The situation is even clearer for movies, who (correct me if I’m wrong) are in the business not of selling subscriptions or advertising but selling tickets. To the extent that movie studios can get someone to pay to watch their movie in one form of another, it’s simply a matter of setting things up to maximize their profit from their movie. And, in fact, you read about movie studies trying things like releasing a movie on-demand shortly after it hits theaters. The resistance they hit comes from the movie theaters, who are generally speaking not in the business of selling movie tickets but in the business of selling popcorn, candy and soft drinks to movie-goers. If a customer watches a movie on demand instead of in a theater, the studio still gets its money, but the theater loses out.

So Inman probably picked a bad example with “Game of Thrones.” However much the consumer (I among them) might want HBO to make their programming easy to purchase à la carte, that’s antithetical to HBO’s business interests. HBO wants there to be one way to watch their content: subscribing to HBO. Now, if you do that, then you get access to HBOGo, which lets you stream their shows on demand. But you don’t get the convenience unless you pay your toll to HBO.

(There’s a bigger question about whether this is a sustainable business model for HBO in light of changing technology and consumer habits. I don’t pretend to be able to answer this.)

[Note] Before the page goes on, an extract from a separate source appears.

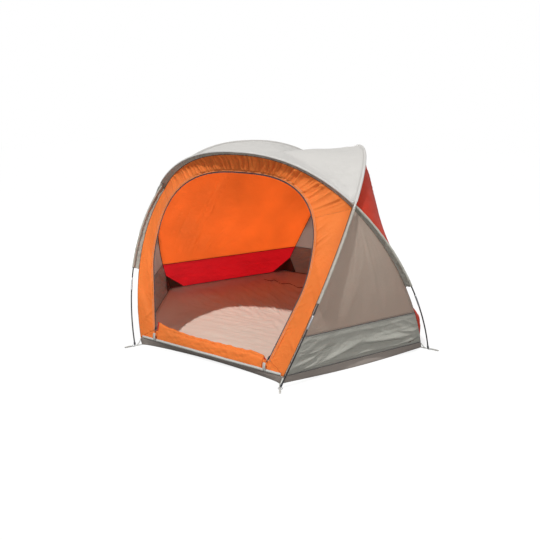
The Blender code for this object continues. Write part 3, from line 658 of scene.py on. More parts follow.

Remember: it all comes down to money. It costs money to produce content. So how do you extract enough money from consumers of that content to pay for it, plus a little on the top? There’s more than one way to skin that cat — more than one business two otherwise identical content producers can be in — and some of these business models may be friendlier to consumers than others. Consumers have a right to complain when companies treat them poorly. But they shouldn’t demand that companies run themselves out of business just to make their own lives a little more convenient.